In May, North Korea conducted what was described by experts as its most successful missile test to date, with the country claiming that it could carry a large nuclear warhead and that it put the U.S. mainland within "sighting range." North Korea also has vowed to ignore warnings from the U.S. and the United Nations and conduct a sixth nuclear test.

But North Korea is far from the only country that has been improving its nuclear weapons capabilities.

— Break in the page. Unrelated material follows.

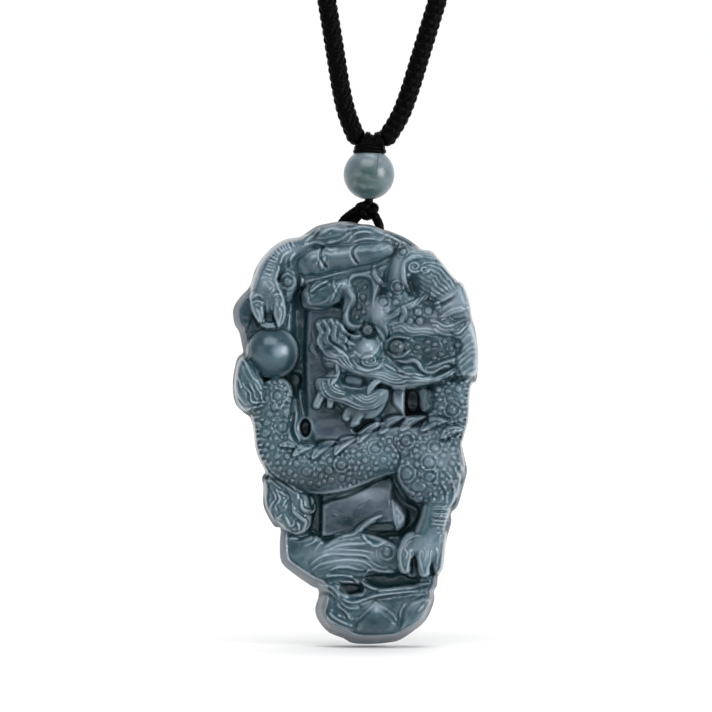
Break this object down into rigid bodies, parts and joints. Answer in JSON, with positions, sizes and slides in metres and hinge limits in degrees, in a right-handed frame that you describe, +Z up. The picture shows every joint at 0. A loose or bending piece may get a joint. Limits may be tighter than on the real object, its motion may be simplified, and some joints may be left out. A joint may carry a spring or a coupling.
{
  "type": "jade dragon pendant necklace",
  "caption": "Carved jade dragon pendant hanging by a thin cord loop below a jade bead on a braided black neck cord.",
  "frame": {"origin": "underside of the neck cord at the top of its loop, where it rests on the back of the neck", "axes": "+Z up, +X to the viewer's right, carved front facing -Y"},
  "size_m": [0.1134, 0.013, 0.3596],
  "materials": {
    "carved_jade": "polished",
    "bead_jade": "polished",
    "cord": "braided"
  },
  "bodies": {
    "necklace": {"neck_cord": "cord", "binding_knot": "cord", "jade_bead": "bead_jade", "hanging_loop": "cord", "loop_knot": "cord"},
    "pendant": {"jade_pendant": "carved_jade"}
  },
  "joints": [
    {"name": "pendant_swing", "type": "hinge", "parent": "necklace", "child": "pendant", "pos_m": [-0.00095, 0, -0.2925], "axis": [1, 0, 0], "range_deg": [-15, 15]}
  ]
}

While the total number of nuclear weapons in the world has decreased slightly, from 15,395 to 14,935 in January 2017, all of the nine states possessing nuclear weapons have made significant investments in modernizing their arsenals.

The U.S. and Russia account for 93 percent of all nuclear weapons in the world, and, despite a bilateral treaty signed in 2010 to reduce nuclear weapons, the speed of that reduction has been slow, the SIPRI report notes.

Indeed, the U.S. is set to spend $1 trillion in the next 30 years modernizing its nuclear weapons arsenal.

"The projected increases in U.S. spending are not unexpected," SIPRI Associate Senior Fellow Hans Kristensen said. "The current U.S. administration is continuing the ambitious nuclear modernization plans set out by President Barack Obama."

Russia and China are engaging in their own modernization programs, while sparring neighbors Indian and Pakistan are growing their nuclear arsenals.

"Despite the recent progress in international talks on a treaty banning nuclear weapons, long-term modernization programs are under way in all nine states," said Shannon Kile, SIPRI senior researcher. "This suggests that none of these states will be prepared to give up their nuclear arsenals for the foreseeable future."

Of the 14,935 total nuclear weapons, 4,150 of them are classified as being deployed warheads, meaning they're already placed on missiles or located on bases with operational forces. The U.S. has 1,800 deployed nuclear warheads, compared with Russia's 1,950.